Why deployment economics matter more in retail than in many other sectors
Retail ERP environments are unusually sensitive to demand volatility, seasonal peaks, promotions, returns, supplier variability, and channel complexity. A deployment model that appears cost-effective in a stable manufacturing environment may behave very differently when applied to high-volume retail operations with frequent assortment changes and distributed store networks.
This is why cloud operating model evaluation must include more than software licensing. Retail leaders need to assess peak elasticity, POS and eCommerce interoperability, warehouse and replenishment integration, store connectivity resilience, and the cost of maintaining custom workflows across merchandising, finance, procurement, and fulfillment.
| Evaluation area | Cloud ERP platform | On-premise ERP |
|---|---|---|
| Cost structure | Recurring subscription with lower infrastructure ownership | Higher upfront capital and internal infrastructure costs |
| Scalability | Elastic capacity for seasonal and regional growth | Capacity planning required in advance |
| Upgrade model | Vendor-managed release cadence | Customer-controlled but project-heavy upgrades |
| Customization approach | Best with configuration and extensibility patterns | Supports deeper legacy customization |
| IT operating burden | Reduced infrastructure administration | Higher internal support and environment management |
| Resilience model | Depends on vendor architecture and connectivity design | Depends on internal DR maturity and infrastructure investment |
Architecture comparison: what changes when retail ERP moves to cloud
The architecture comparison between cloud and on-premise ERP is fundamentally about control boundaries. In on-premise environments, retailers own the application stack, database, infrastructure, patching windows, and often the integration middleware. In cloud ERP, those layers are partially abstracted behind the vendor's SaaS platform or managed cloud service model.
That abstraction can improve speed and reduce infrastructure complexity, but it also changes how retailers handle extensions, data movement, release testing, and governance. A retailer with highly customized pricing logic, store-specific workflows, or deeply embedded legacy integrations may find that cloud ERP requires process redesign rather than direct migration.
From an enterprise interoperability perspective, cloud ERP often performs best when the retailer is willing to adopt API-led integration, event-driven workflows, and standardized master data controls. On-premise ERP may remain viable where legacy warehouse systems, proprietary POS platforms, or country-specific tax engines are tightly coupled and difficult to modernize quickly.
TCO comparison: where cloud and on-premise economics diverge
Retail ERP TCO comparison should be modeled across software, infrastructure, implementation, integration, support labor, upgrades, security, business disruption, and opportunity cost. Subscription pricing alone does not determine economic advantage.
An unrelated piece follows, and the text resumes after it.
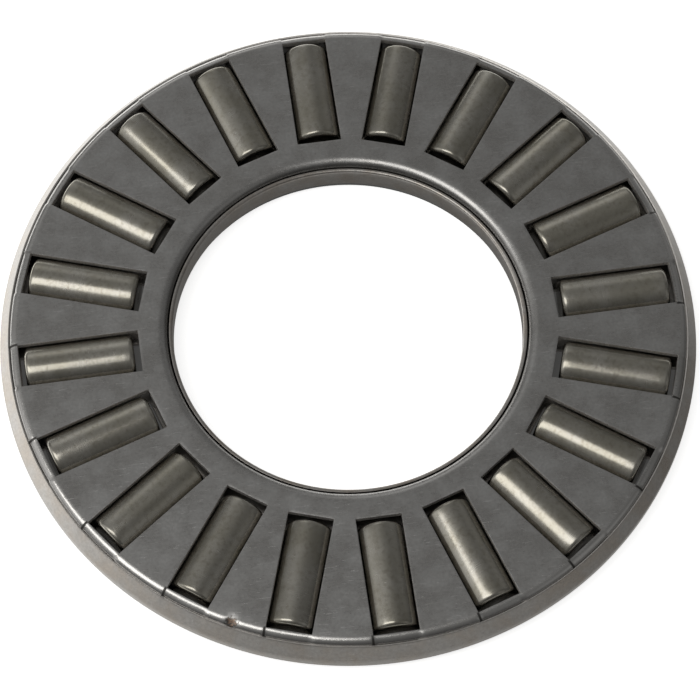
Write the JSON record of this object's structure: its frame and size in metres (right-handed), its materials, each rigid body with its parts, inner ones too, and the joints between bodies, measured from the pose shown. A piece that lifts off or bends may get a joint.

In many retail cases, cloud ERP lowers infrastructure and upgrade burden but increases recurring software spend and integration governance requirements.
On-premise ERP can appear less expensive after initial depreciation, especially for retailers with existing data center capacity and experienced internal ERP teams. However, hidden operational costs often accumulate in the form of deferred upgrades, custom code maintenance, environment duplication, disaster recovery testing, database tuning, and specialist staffing that becomes harder to source over time.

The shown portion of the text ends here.